Losing North Africa was a lethal blow to Mussolini, whose Fascist supporters in Rome dumped him in late July 1943. Gen. Pietro Badoglio’s new Italian government promptly placed the deposed strongman under house arrest. The capture of eight Axis divisions (250,000 men and equipment) had left Sicily and the Italian mainland without adequate defenses to prevent the Allies from crossing the Mediterranean Sea and opening a second front on the European continent. The intent of Operation Husky, whose makeup consisted of Montgomery’s Eighth Army and Lt. Gen. George S. Patton’s U.S. Seventh Army, was to reduce pressure on the Soviets. Since June 1941 the Red Army single-handedly manned the European (Eastern) Front, bested Axis armies in the bloodiest campaign of the war at Stalingrad (August 1942 to February 1943), but had not been able to relieve the killer Siege of Leningrad (September 1941 to January 1944).
Dual in the North African Desert: Rommel vs. Montgomery, 1942
Left: Field Marshal Erwin Rommel, able commander of the German forces in North Africa, with his aides during the desert campaign, spring 1942. Since June 1941 Axis and British forces had been trading blows across unforgiving reaches of the Libyan desert in a contest to gain control of the Eastern Mediterranean. Nicknamed “the Desert Fox” (Wuestenfuchs), Rommel and his Italian allies seemed to be gaining the upper hand with the British loss of Tobruk, Lybia’s eastern fortress and deep-water harbor in June 1942, which put the Germans one step closer to shutting down Britain’s naval base at Alexandria, Egypt; gaining control of the Egyptian Suez Canal, the British lifeline to the British-held Indian subcontinent; and securing or destroying the Middle East’s valuable oil fields.

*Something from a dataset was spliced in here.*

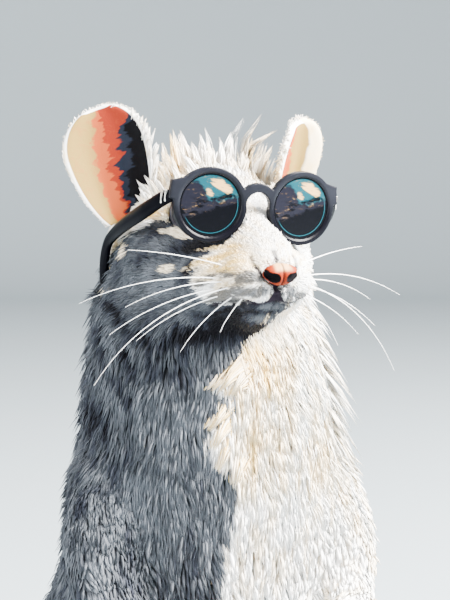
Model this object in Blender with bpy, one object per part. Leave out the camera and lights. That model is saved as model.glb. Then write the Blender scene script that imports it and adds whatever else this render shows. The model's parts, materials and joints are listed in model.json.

Right: Lt. Gen. Bernard Law Montgomery watches British Eighth Army tanks maneuvering during the Second Battle of El Alamein, October 23 to November 11, 1942. The British Eighth Army broke the enemy’s lines and British warplanes swept the enemy from the sky. By November 4 Rommel’s army was reeling backwards across the Libyan desert to the safety of Italian-held Tunisia over one thousand miles to the west. Churchill was thrilled by Montgomery’s sound defeat of Rommel, famously saying, “It may almost be said, ‘Before Alamein we never had a victory. After Alamein we never had a defeat’.” Interestingly, Montgomery’s “British” army was comprised of men and women from the British Commonwealth (Indian subcontinent, Southern Africa, Australia, and New Zealand), France, Greece, as well as Great Britain.
Left: Winston Churchill with members of his Imperial General Staff, British Embassy, Cairo, August 5, 1942. Directly behind him is Gen. Sir Alan Brooke and to Brooke’s right is Air Officer Arthur Tedder, RAF Middle East Commander who in 1944–1945 would serve as Deputy Supreme Commander at Supreme Headquarters Allied Expeditionary Force (SHAEF) under Gen. Dwight D. Eisenhower. Churchill, Brooke, and members of the Imperial General Staff were fresh from a late-June meeting with President Franklin D. Roosevelt and his Chiefs of Staff. Taking part in the discussions was Eisenhower. Together the Allied leaders plotted the Anglo-American invasion of Northwest Africa set for November (Operation Torch), which in 6 months cleared Axis forces from the whole of North Africa and opened the door for the invasions of Sicily (Operation Husky) and the Italian mainland (Operation Avalanche).
Right: In coat and pith helmet Churchill greets Lt. Gen. William Ramsden during a visit to the El Alamein front, August 7, 1942. Rommel’s Afrika Korps was only a few miles/kilometers away. Ramsden’s XXX Corps, consisting principally of Australians, South Africans, and Indians, held the northern line at El Alamein, a line that Rommel’s men could not break.